Крюков соглашался с критикой властей: да, райисполкомы недооценивают важность заботы о школе, облисполком потребует от них иного отношения к делам народного образования. Уже намечен ряд мероприятий, которые поспособствуют ремонту школ, значительно улучшат быт учителя. Уже принято решение о снабжении учителей овощами. «Но есть работа, — обращался он к делегатам, — которую вы должны сделать сами. Это благоустройство школьной территории. Обидно становится, когда приезжаешь в село, в рабочий поселок и видишь: возле школы не посажено ни одного деревца, ни десятка цветов.
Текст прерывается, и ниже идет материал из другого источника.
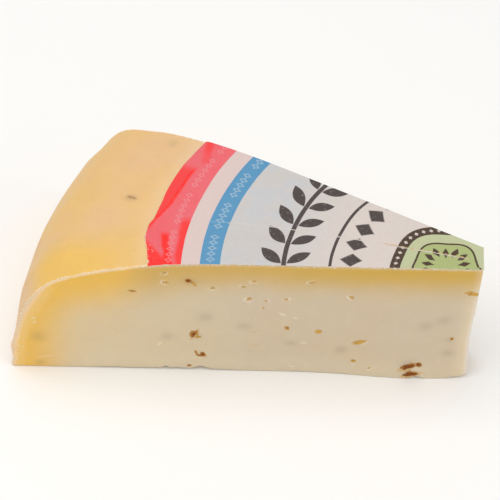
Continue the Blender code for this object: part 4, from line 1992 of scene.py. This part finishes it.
@dataclass
class ScoredLine:
    """The line that a knife has scored through the film towards the tip, with raised pale lips."""

    form: WedgeForm
    film: FilmLabel
    route: Table = (
        (-19.0, -22.1), (-7.2, -23.1), (5.1, -24.1), (16.4, -25.8), (24.5, -27.5), (40.8, -30.2),
        (58.3, -33.8), (70.5, -36.2), (84.5, -39.2),
    )
    half_width: float = 0.20 * MM
    height: float = 0.045 * MM
    steps: int = 220

    def points(self) -> Array:
        """Lays the line's middle on the film.

        Returns:
            Points along it, evenly spaced.
        """
        dense = resample(np.array(self.route) * MM, np.linspace(0, 1, self.steps))
        for _ in range(12):
            dense[1:-1] = (dense[:-2] + dense[2:]) / 2
        spots = np.column_stack([dense, np.zeros(len(dense))])
        spots[:, 2] = self.form.crown(self.form.radius_of(spots)) + self.film.rest + self.film.thickness
        return spots

    def build(self, material: Material) -> Object:
        """Makes the piece, a low rounded ridge that fades at both ends.

        Args:
            material: The line's material.

        Returns:
            The object.
        """
        spots = self.points()
        forward = np.gradient(spots, axis=0)
        side = np.cross(forward, (0, 0, 1))
        side /= np.linalg.norm(side, axis=1, keepdims=True)
        share = np.linspace(0, 1, len(spots))
        fade = np.sin(np.pi * np.clip(share * 4, 0, 0.5)) * np.sin(np.pi * np.clip((1 - share) * 8, 0, 0.5))
        size = (0.1 + 0.9 * fade) * (1 + 0.6 * rough(spots, 0.003, 12))
        arch = np.linspace(0, np.pi, 7)
        points = [
            spots + side * (self.half_width * math.cos(turn) * size)[:, None]
            + np.array([0, 0, 1]) * (self.height * math.sin(turn) * size)[:, None]
            for turn in arch
        ]
        stack = np.stack(points, axis=1)
        stack[:, :, 2] += self.film.relief(stack.reshape(-1, 3) * (1, 1, 0)).reshape(stack.shape[:2])
        grid = np.arange(stack.shape[0] * stack.shape[1]).reshape(stack.shape[:2])
        ring = np.concatenate([grid, grid[:, :1]], axis=1)
        quads = grid_quads(ring)[:, (0, 3, 2, 1)]
        faces = quads.tolist() + [grid[0, ::-1].tolist(), grid[-1].tolist()]
        return mesh_piece("scored_line", stack.reshape(-1, 3), faces, material)


@dataclass(frozen=True)
class Crumb:
    """One crumb: where it lies, its size along and up in metres, and its tone from pale to amber."""

    place: Vector
    length: float
    height: float
    tone: float


@dataclass
class CrumbTrail:
    """Crumbs along the edges that the knives left, joined into one piece."""

    form: WedgeForm
    body: CheeseBody
    line: ScoredLine
    chance: int = 21
    crown_edge: int = 170
    rim_edge: int = 34
    film_edge: int = 300
    low_edge: int = 50
    loose: int = 46
    line_count: int = 84
    film_corner: int = 44
    crumbs: list[Crumb] = field(default_factory=list)

    def __post_init__(self) -> None:
        """Seeds the source of chance."""
        self.rng = random.Random(self.chance)

    def on_front(self, x: float, height: float, depth: float = 0.0) -> Vector:
        """A point on the uneven front cut, or a little inside it."""
        point = np.array([[x, self.form.front_y + depth, max(height, 0.0)]])
        return Vector(self.body.settled(point, Vector((0, -1, 0)))[0])

    def along_crown(self) -> None:
        """Lays crumbs on the crown's cut edge, outside the film."""
        rng = self.rng
        for _ in range(self.crown_edge):
            radius = 0.1125 + 0.0505 * rng.random() ** 0.9
            height = float(self.form.crown(np.array([radius]))[0]) - rng.uniform(-0.05, 0.30) * MM
            place = self.on_front(self.form.wheel[0] - radius, height, rng.uniform(0.1, 0.55) * MM)
            size = rng.uniform(0.08, 0.26) * rng.choice((1.0, 1.0, 1.5)) * MM
            self.crumbs.append(Crumb(place, size * rng.uniform(1.0, 2.2), size * 0.6, rng.uniform(0, 0.3)))

    def along_rim(self) -> None:
        """Lays shavings near the rim and the shoulder on the front cut."""
        rng = self.rng
        for _ in range(self.rim_edge):
            height = rng.uniform(2.0, 44.0) * MM
            radius = float(np.interp(height, *self.form.shoulder(200)[::-1, ::-1].T))
            x = self.form.wheel[0] - radius + rng.uniform(0.2, 1.0) * rng.choice((1, 2, 6)) * MM
            size, place = rng.uniform(0.10, 0.26) * MM, self.on_front(x, height)
            self.crumbs.append(Crumb(place, size * rng.uniform(1, 2), size, rng.uniform(0, 0.4)))

    def along_film(self) -> None:
        """Frays the cheese right under the film's front edge."""
        rng, form = self.rng, self.form
        for _ in range(self.film_edge):
            x = rng.uniform(form.wheel[0] - 0.112, form.tip_x - 0.6 * MM)
            height = float(form.crown(np.array([abs(form.wheel[0] - x)]))[0]) - rng.uniform(-0.15, 0.6) * MM
            size, tone = rng.uniform(0.08, 0.22) * MM, rng.choice((0.0, 0.0, 0.1, 0.6))
            place = self.on_front(x, height)
            self.crumbs.append(Crumb(place, size * rng.uniform(1.2, 3.2), size * 0.7, tone))

    def scattered(self) -> None:
        """Lays crumbs along the lower edge, and a few loose ones anywhere on the front cut."""
        rng = self.rng
        for _ in range(self.low_edge):
            size = rng.uniform(0.12, 0.30) * MM
            place = self.on_front(rng.uniform(-86.0, 80.0) * MM, rng.uniform(0.5, 1.6) * MM, 0.2 * MM)
            self.crumbs.append(Crumb(place, size * rng.uniform(1, 2), size * 0.7, rng.uniform(0, 0.3)))
        for _ in range(self.loose):
            size = rng.uniform(0.06, 0.16) * MM
            place = self.on_front(rng.uniform(-84.0, 84.0) * MM, rng.uniform(2.0, 40.0) * MM)
            self.crumbs.append(Crumb(place, size * rng.uniform(1, 2.4), size, rng.choice((0.0, 0.0, 0.5))))

    def in_line(self) -> None:
        """Lays amber bits in the scored line near the tip."""
        rng, path = self.rng, self.line.points()
        for _ in range(self.line_count):
            middle = Vector(path[int((1 - 0.32 * rng.random()) * (len(path) - 1))])
            place = middle + Vector((0, rng.uniform(0.0, 0.6), 0.03)) * MM
            size = rng.uniform(0.12, 0.26) * MM
            self.crumbs.append(Crumb(place, size * rng.uniform(1, 2.4), size * 0.6, rng.uniform(0.5, 1.0)))

    def on_corner(self) -> None:
        """Lays pale frays on the film's front outer corner."""
        rng, form, film = self.rng, self.form, self.line.film
        for _ in range(self.film_corner):
            turn = rng.uniform(0.3, 8.0)
            radius = film.edge_radius(np.array([turn]))[0] - rng.choice((0, 0, 2.4)) * rng.random() * MM
            x = form.wheel[0] - radius * math.cos(math.radians(turn))
            y = form.wheel[1] + radius * math.sin(math.radians(turn))
            height = float(form.crown(np.array([radius]))[0]) + film.thickness + 0.05 * MM
            size = rng.uniform(0.08, 0.22) * MM
            self.crumbs.append(Crumb(Vector((x, y, height)), size * rng.uniform(1, 2), size * 0.7, 0.0))

    def build(self, material: Material) -> Object:
        """Makes the piece.

        Args:
            material: The crumbs' material.

        Returns:
            The object.
        """
        rng = self.rng
        self.along_crown()
        self.along_rim()
        self.along_film()
        self.scattered()
        self.in_line()
        self.on_corner()
        bm = bmesh.new()
        tones: list[float] = []
        for crumb in self.crumbs:
            made = bmesh.ops.create_icosphere(bm, subdivisions=2, radius=1.0)["verts"]
            size = Vector((crumb.length, rng.uniform(0.6, 1.2) * crumb.height, crumb.height))
            shift = Vector((rng.random(), rng.random(), rng.random())) * 40
            spin = Matrix.Rotation(rng.uniform(-0.6, 0.6), 3, "Y")
            for vert in made:
                dent = 1 + 0.7 * noise.noise(vert.co * 1.4 + shift)
                vert.co = crumb.place + spin @ Vector(a * b for a, b in zip(vert.co, size)) * dent
                tones.append(crumb.tone)
        piece = bmesh_piece("crumbs", bm, material)
        paint(piece, {"tone": np.array(tones)})
        return piece


# The studio


@dataclass
class Studio:
    """A plain pale floor, soft lights and the camera at the photograph's angle."""

    form: WedgeForm
    camera_offset: Triple = (-0.053971, -1.013938, 1.172663)
    pitch: float = math.radians(47.44)
    yaw: float = math.radians(1.117)
    roll: float = math.radians(0.424)
    focal_pixels: float = 4000.0
    frame_pixels: float = 500.0
    floor_half: float = 3.0
    floor_colour: Colour = (250, 249, 247)
    world_strength: float = 0.545
    key_place: Triple = (-0.25, -0.08, 1.1)
    key_size: float = 1.2
    key_power: float = 7.9
    fill_place: Triple = (1.1, -0.5, 0.6)
    fill_size: float = 0.9
    fill_power: float = 2.6

    def camera(self) -> None:
        """Makes the camera, placed from the wheel's axis."""
        data = bpy.data.cameras.new("camera")
        data.sensor_width = 36.0
        data.lens = self.focal_pixels / self.frame_pixels * data.sensor_width
        data.clip_start, data.clip_end = 0.1, 20.0
        made = bpy.data.objects.new("camera", data)
        bpy.context.scene.collection.objects.link(made)
        made.location = Vector((*self.form.wheel, 0.0)) + Vector(self.camera_offset)
        turned = Matrix.Rotation(self.yaw, 3, "Z") @ Matrix.Rotation(math.pi / 2 - self.pitch, 3, "X")
        made.rotation_euler = (turned @ Matrix.Rotation(self.roll, 3, "Z")).to_euler()
        bpy.context.scene.camera = made

    def floor(self) -> None:
        """Makes the floor."""
        half = self.floor_half
        corners = np.array([[-half, -half, 0], [half, -half, 0], [half, half, 0], [-half, half, 0]])
        sheet = Canvas("floor")
        sheet.feed(sheet.shader, Base_Color=self.floor_colour, Roughness=0.7)
        mesh_piece("floor", corners, [[0, 1, 2, 3]], sheet.material)

    def softbox(self, name: str, place: Triple, size: float, power: float) -> None:
        """Makes a square light that faces the wedge.

        Args:
            name: The light's name.
            place: Where it stands.
            size: Length of its side.
            power: Its power in watts.
        """
        data = bpy.data.lights.new(name, "AREA")
        data.shape = "SQUARE"
        data.size = size
        data.energy = power
        made = bpy.data.objects.new(name, data)
        bpy.context.scene.collection.objects.link(made)
        made.location = place
        made.rotation_euler = (-Vector(place)).to_track_quat("-Z", "Y").to_euler()

    def lights(self) -> None:
        """Makes the lights and the world, and sets plain display colours."""
        self.softbox("key", self.key_place, self.key_size, self.key_power)
        self.softbox("side", self.fill_place, self.fill_size, self.fill_power)
        world = bpy.data.worlds.new("studio")
        world.use_nodes = True
        background = world.node_tree.nodes["Background"].inputs
        background["Color"].default_value = (1.0, 1.0, 1.0, 1.0)
        background["Strength"].default_value = self.world_strength
        bpy.context.scene.world = world
        bpy.context.scene.view_settings.view_transform = "Standard"

    def build(self) -> None:
        """Builds the studio."""
        self.camera()
        self.floor()
        self.lights()


def dress(piece: Object, replaced: str | None = None) -> None:
    """Sets a piece on the wedge's body and logs it.

    Args:
        piece: The piece.
        replaced: The CAD node that it stands for, or None.
    """
    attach(piece, "root")
    if replaced:
        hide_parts(replaced)
    mesh = piece.data
    LOG.info("%s: %d vertices, %d faces", piece.name, len(mesh.vertices), len(mesh.polygons))


def main() -> None:
    """Builds the wedge and its studio."""
    logging.basicConfig(level=logging.INFO, format="%(name)s: %(message)s")
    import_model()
    form = WedgeForm.from_frame()
    Studio(form).build()
    effects = Effects(form)
    marks = Marks(form)
    paste, rind = PasteFinish().material(effects), RindFinish().material(effects)
    body, film = CheeseBody(form, marks), FilmLabel(form)
    line = ScoredLine(form, film)
    dress(body.build(paste, rind), "cheese")
    dress(SeedBatch(form, marks, body).build(HuskFinish().material(effects)))
    dress(film.build(FilmFinish().material(effects), EdgeFinish().material(effects)), "label")
    dress(line.build(ScoreFinish().material(effects)))
    dress(CrumbTrail(form, body, line).build(CrumbFinish().material(effects)))


if __name__ == "__main__":
    main()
Изгородь изломана, кругом мусор, грязь, навоз. А ведь школа должна быть самым красивым местом хоть в городе, хоть в селе».
Крюков не распекал, не стучал кулаком по трибуне. Он хотел достучаться до учительских сердец: «Вот Кировская средняя сельская школа. Участок пустой. А разве нельзя вокруг разбить парк, опытный показательный участок, где велись бы практические работы вместе с преподавателями естествознания? Я прошу принять меры, чтобы были высажены и деревья, и кустарники, и цветы, чтобы воздействовать на жителей поселка. В этой созидательной работе будут воспитываться и дети, и взрослые».
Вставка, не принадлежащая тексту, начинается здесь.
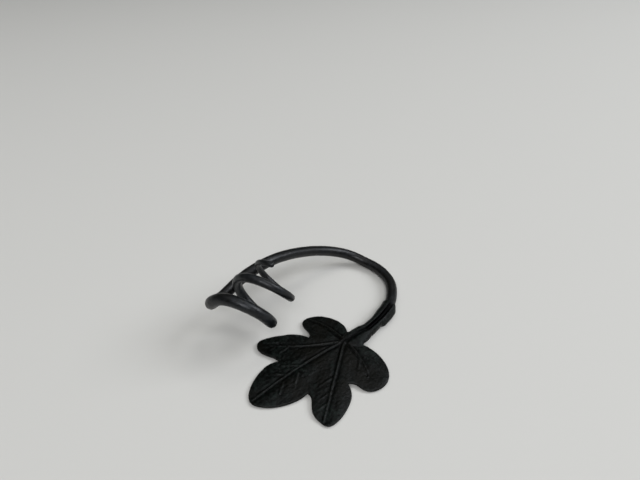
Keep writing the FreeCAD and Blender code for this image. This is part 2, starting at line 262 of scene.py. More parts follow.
@dataclass(frozen=True)
class BlackenedIron:
    """Forged mild steel with a baked black scale, oiled or waxed over.

    The scale is a neutral near-black film that hides the bright metal, so the iron looks
    like a satin black coat: dark in the body colour, with broad soft highlights that the
    hammered and scaled surface breaks up.
    """

    name: str
    body: str = "#020202"
    warm: str = "#060504"
    cool: str = "#0c0f12"
    # Colours of the painted highlight on ribs, rim and coil, and of the painted shade in hollows
    ridge_highlight: str = "#262a2e"
    painted_shade: str = "#020202"
    warm_clouds: Pair = (0.52, 0.36)
    cool_clouds: Pair = (0.24, 0.38)
    highlight_ramp: Pair = (0.0, 0.55)
    sheen_level: float = 0.34
    roughness: Pair = (0.31, 0.5)
    rough_scale: Pair = (0.3, 0.7)
    cloud_mm: float = 14.0
    scale_mm: float = 2.6
    scale_depth_mm: float = 0.2
    grit_mm: float = 0.8
    grit_depth_mm: float = 0.05
    noise_roughness: float = 0.55
    noise_details: Triple = (4.0, 3.0, 2.0)

    def material(self) -> bpy.types.Material:
        """Builds the node material.

        Returns:
            Material with colour, roughness and bump from noise in real sizes.
        """
        made = bpy.data.materials.new(self.name)
        tree = emptied_tree(made)
        place = add_node(tree, "ShaderNodeTexCoord").outputs["Object"]
        sizes = (self.cloud_mm, self.scale_mm, self.grit_mm)
        cloud, scale, grit = [
            add_node(tree, "ShaderNodeTexNoise", {
                "Vector": place, "Scale": per_metre(size), "Detail": detail,
                "Roughness": self.noise_roughness,
            }).outputs["Fac"]
            for size, detail in zip(sizes, self.noise_details)
        ]
        # The relief attribute carries painted light: 1 paints a highlight, -1 paints shade and
        # also dulls the sheen
        relief = add_node(tree, "ShaderNodeAttribute", {"attribute_name": RELIEF}).outputs["Fac"]
        unshaded_share = add_node(
            tree, "ShaderNodeMapRange", {"Value": relief, "From Min": -1.0, "From Max": 0.0}
        ).outputs["Result"]
        sheen = add_node(
            tree, "ShaderNodeMath", {"operation": "MULTIPLY", 0: unshaded_share, 1: self.sheen_level}
        ).outputs["Value"]
        rough = add_node(tree, "ShaderNodeMapRange", {
            "Value": scale, "From Min": self.rough_scale[0], "From Max": self.rough_scale[1],
            "To Min": self.roughness[0], "To Max": self.roughness[1],
        }).outputs["Result"]
        coarse = add_node(
            tree, "ShaderNodeBump", {"Distance": self.scale_depth_mm * METRES, "Height": scale}
        ).outputs["Normal"]
        fine = add_node(tree, "ShaderNodeBump", {
            "Distance": self.grit_depth_mm * METRES, "Height": grit, "Normal": coarse,
        }).outputs["Normal"]
        shader = add_node(tree, "ShaderNodeBsdfPrincipled", {
            "Base Color": self._colour(tree, cloud, scale, relief, unshaded_share),
            "Metallic": 0.0, "Roughness": rough, "Normal": fine, "Specular IOR Level": sheen,
        })
        add_node(tree, "ShaderNodeOutputMaterial", {"Surface": shader.outputs["BSDF"]})
        return made

    def _colour(
        self, tree: Tree, cloud: Socket, scale: Socket, relief: Socket, unshaded_share: Socket
    ) -> Socket:
        """Body colour, browner and bluer in clouds, with a painted highlight on ridges and painted
        shade in hollows.
        """
        broken_cloud, broken_relief = [
            add_node(
                tree, "ShaderNodeMath", {"operation": "MULTIPLY", 0: value, 1: scale}
            ).outputs["Value"]
            for value in (cloud, relief)
        ]
        tints = (
            (cloud, self.warm_clouds, self.warm),
            (broken_cloud, self.cool_clouds, self.cool),
            (broken_relief, self.highlight_ramp, self.ridge_highlight),
        )
        colour = linear(self.body)
        for value, (low, high), tint in tints:
            share = add_node(
                tree, "ShaderNodeMapRange", {"Value": value, "From Min": low, "From Max": high}
            ).outputs["Result"]
            colour = add_node(tree, "ShaderNodeMix", {
                "data_type": "RGBA", "Factor": share, MIX_FIRST: colour, MIX_SECOND: linear(tint),
            }).outputs[MIX_RESULT]
        return add_node(tree, "ShaderNodeMix", {
            "data_type": "RGBA", "Factor": unshaded_share, MIX_FIRST: linear(self.painted_shade),
            MIX_SECOND: colour,
        }).outputs[MIX_RESULT]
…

Любили у нас реальное воспитание детей подменять шумихой, заслонять отчетами. Восторженные реляции о массовых воскресниках Дмитрий Николаевич гасил отрезвляющей репликой: «Деревья, посаженные школами, ломаются для подметания классов самими же школами».
О необходимости и святости труда, особенно физического, теперь говорить неприлично. А Крюков понимал: посадка деревьев и цветов — это занятие для школьника и посильное, и облагораживающее его душу, и привязывающее его к тому уголку земли, где он встает на ноги. Это и есть наиболее действенный инструмент воспитания. Та практическая работа, которую с огромным напряжением проводил Дмитрий Николаевич Крюков, убеждает нас, что дело его нисколько не потеряло значимости и сегодня. Эту землю надо заселять, обживать, благоустраивать, чтобы островитяне не чувствовали себя обездоленными людьми.